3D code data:
_ _ _ _ _

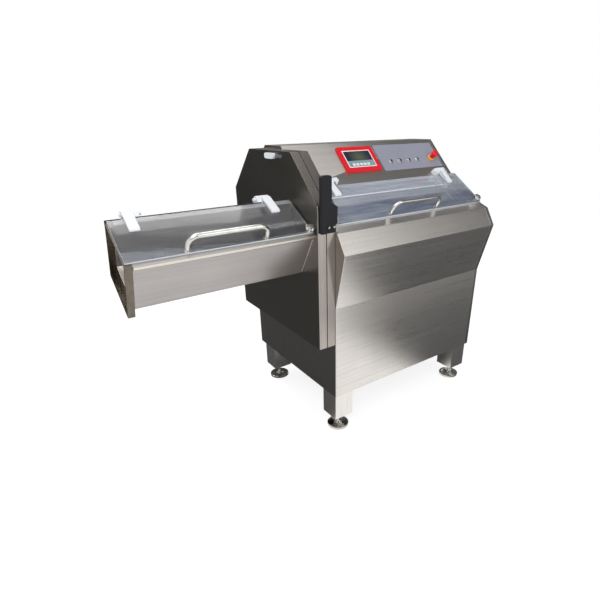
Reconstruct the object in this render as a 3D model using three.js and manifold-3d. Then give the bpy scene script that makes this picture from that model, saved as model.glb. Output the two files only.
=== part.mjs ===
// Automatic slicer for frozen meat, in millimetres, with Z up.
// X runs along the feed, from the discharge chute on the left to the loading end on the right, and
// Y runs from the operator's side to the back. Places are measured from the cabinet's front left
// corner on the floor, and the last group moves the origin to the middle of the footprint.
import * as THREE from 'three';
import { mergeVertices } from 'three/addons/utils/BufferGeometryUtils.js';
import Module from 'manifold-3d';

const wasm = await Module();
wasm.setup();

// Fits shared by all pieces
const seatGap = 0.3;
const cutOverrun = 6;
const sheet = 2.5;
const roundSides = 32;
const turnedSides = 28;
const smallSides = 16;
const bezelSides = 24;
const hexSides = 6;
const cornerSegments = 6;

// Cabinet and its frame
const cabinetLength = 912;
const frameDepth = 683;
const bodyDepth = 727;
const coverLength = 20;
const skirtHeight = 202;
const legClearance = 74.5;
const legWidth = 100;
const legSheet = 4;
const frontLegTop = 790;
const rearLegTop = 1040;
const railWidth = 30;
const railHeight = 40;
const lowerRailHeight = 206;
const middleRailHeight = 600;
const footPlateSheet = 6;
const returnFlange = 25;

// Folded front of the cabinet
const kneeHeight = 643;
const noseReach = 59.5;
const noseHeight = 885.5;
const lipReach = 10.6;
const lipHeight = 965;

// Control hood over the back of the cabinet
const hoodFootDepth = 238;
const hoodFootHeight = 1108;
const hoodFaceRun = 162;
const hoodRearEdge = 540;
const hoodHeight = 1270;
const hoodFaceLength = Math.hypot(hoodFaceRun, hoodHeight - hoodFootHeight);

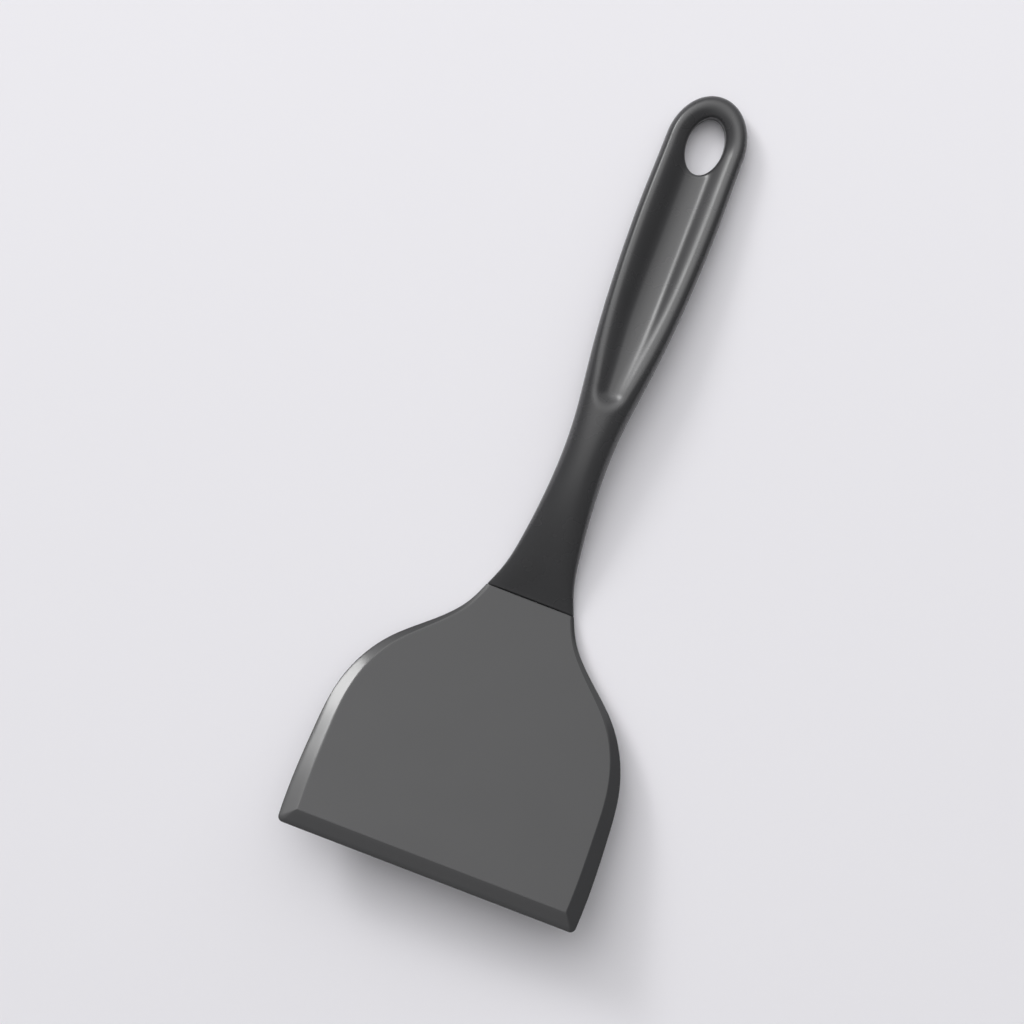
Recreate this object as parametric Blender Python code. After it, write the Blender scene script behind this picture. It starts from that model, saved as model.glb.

_ _ _ _ _

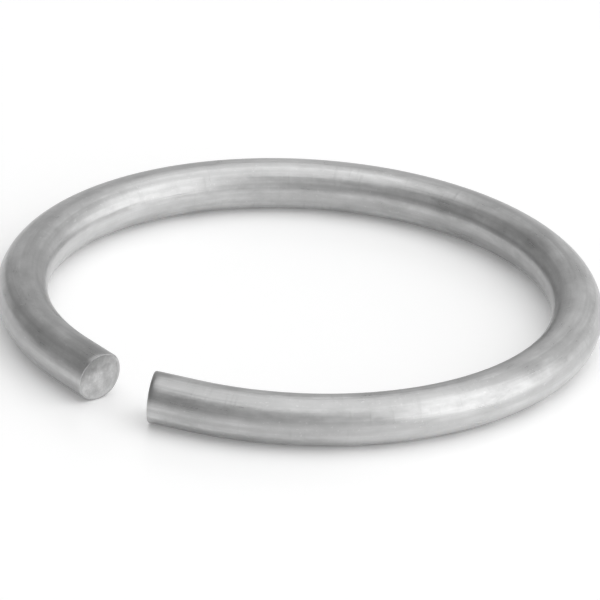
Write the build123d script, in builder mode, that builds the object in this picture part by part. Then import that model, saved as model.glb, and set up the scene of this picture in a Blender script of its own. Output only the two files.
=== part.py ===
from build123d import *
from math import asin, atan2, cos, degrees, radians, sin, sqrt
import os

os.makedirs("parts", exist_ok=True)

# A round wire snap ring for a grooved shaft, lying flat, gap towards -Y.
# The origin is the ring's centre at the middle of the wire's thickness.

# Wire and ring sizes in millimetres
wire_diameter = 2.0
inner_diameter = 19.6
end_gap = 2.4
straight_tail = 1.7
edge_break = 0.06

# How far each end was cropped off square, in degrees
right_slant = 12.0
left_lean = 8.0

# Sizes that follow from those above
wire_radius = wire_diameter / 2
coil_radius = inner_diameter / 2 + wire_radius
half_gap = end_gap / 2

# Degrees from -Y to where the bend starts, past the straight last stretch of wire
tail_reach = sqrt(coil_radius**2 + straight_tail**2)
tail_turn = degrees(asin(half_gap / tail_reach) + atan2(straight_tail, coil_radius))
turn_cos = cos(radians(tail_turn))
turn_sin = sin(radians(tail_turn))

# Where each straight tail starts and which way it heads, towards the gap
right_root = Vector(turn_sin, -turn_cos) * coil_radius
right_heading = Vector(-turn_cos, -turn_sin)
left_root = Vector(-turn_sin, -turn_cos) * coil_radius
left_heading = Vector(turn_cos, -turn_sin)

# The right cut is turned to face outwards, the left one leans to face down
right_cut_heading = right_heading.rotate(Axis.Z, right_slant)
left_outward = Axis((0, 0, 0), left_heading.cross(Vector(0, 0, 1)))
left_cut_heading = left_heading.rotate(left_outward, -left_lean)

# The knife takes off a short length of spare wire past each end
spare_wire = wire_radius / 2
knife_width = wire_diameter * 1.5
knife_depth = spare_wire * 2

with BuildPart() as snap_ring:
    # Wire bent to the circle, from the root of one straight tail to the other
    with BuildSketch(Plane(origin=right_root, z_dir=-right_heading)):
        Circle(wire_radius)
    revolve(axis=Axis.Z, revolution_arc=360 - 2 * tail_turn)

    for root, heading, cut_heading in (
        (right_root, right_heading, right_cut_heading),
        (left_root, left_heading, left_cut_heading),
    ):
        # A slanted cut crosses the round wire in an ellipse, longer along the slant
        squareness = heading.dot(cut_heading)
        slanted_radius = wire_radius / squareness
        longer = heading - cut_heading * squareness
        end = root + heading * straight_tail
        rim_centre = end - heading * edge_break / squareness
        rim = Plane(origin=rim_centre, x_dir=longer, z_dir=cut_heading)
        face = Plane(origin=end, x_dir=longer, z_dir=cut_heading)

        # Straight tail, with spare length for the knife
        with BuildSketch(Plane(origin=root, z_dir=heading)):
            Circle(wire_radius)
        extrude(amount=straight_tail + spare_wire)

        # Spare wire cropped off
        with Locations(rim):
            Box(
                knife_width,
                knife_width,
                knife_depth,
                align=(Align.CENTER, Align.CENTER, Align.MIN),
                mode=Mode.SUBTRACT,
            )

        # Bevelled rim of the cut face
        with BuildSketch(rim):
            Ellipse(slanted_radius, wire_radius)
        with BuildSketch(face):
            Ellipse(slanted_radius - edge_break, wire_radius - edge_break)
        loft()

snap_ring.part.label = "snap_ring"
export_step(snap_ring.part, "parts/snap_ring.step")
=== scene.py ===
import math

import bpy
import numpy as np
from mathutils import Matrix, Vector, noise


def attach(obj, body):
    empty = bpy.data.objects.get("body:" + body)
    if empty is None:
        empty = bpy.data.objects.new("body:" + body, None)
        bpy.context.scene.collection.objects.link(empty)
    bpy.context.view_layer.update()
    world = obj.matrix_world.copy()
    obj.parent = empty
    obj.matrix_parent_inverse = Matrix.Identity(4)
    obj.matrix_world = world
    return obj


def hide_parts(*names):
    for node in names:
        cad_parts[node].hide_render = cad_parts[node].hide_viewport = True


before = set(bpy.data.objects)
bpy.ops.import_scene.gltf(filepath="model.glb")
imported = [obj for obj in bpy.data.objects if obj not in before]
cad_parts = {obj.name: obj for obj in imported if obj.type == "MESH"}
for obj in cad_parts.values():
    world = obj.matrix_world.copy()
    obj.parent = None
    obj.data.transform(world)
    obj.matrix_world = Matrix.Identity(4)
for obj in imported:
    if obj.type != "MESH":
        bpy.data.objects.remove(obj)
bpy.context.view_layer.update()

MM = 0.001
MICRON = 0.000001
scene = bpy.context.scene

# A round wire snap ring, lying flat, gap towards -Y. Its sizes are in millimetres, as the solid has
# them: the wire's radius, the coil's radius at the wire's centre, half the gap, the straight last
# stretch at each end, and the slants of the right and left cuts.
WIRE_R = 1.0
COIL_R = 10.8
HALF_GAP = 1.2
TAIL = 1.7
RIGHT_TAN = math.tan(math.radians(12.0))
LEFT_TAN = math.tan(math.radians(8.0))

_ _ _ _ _

§ **Aim of the exercise**:
Retype verbatim the lines that run from the line containing "# Bevelled rim of the cut face" to the line containing "imported = [obj", both inclusive, and no others.

§ **Result of the exercise**:
        # Bevelled rim of the cut face
        with BuildSketch(rim):
            Ellipse(slanted_radius, wire_radius)
        with BuildSketch(face):
            Ellipse(slanted_radius - edge_break, wire_radius - edge_break)
        loft()

snap_ring.part.label = "snap_ring"
export_step(snap_ring.part, "parts/snap_ring.step")
=== scene.py ===
import math

import bpy
import numpy as np
from mathutils import Matrix, Vector, noise


def attach(obj, body):
    empty = bpy.data.objects.get("body:" + body)
    if empty is None:
        empty = bpy.data.objects.new("body:" + body, None)
        bpy.context.scene.collection.objects.link(empty)
    bpy.context.view_layer.update()
    world = obj.matrix_world.copy()
    obj.parent = empty
    obj.matrix_parent_inverse = Matrix.Identity(4)
    obj.matrix_world = world
    return obj


def hide_parts(*names):
    for node in names:
        cad_parts[node].hide_render = cad_parts[node].hide_viewport = True


before = set(bpy.data.objects)
bpy.ops.import_scene.gltf(filepath="model.glb")
imported = [obj for obj in bpy.data.objects if obj not in before]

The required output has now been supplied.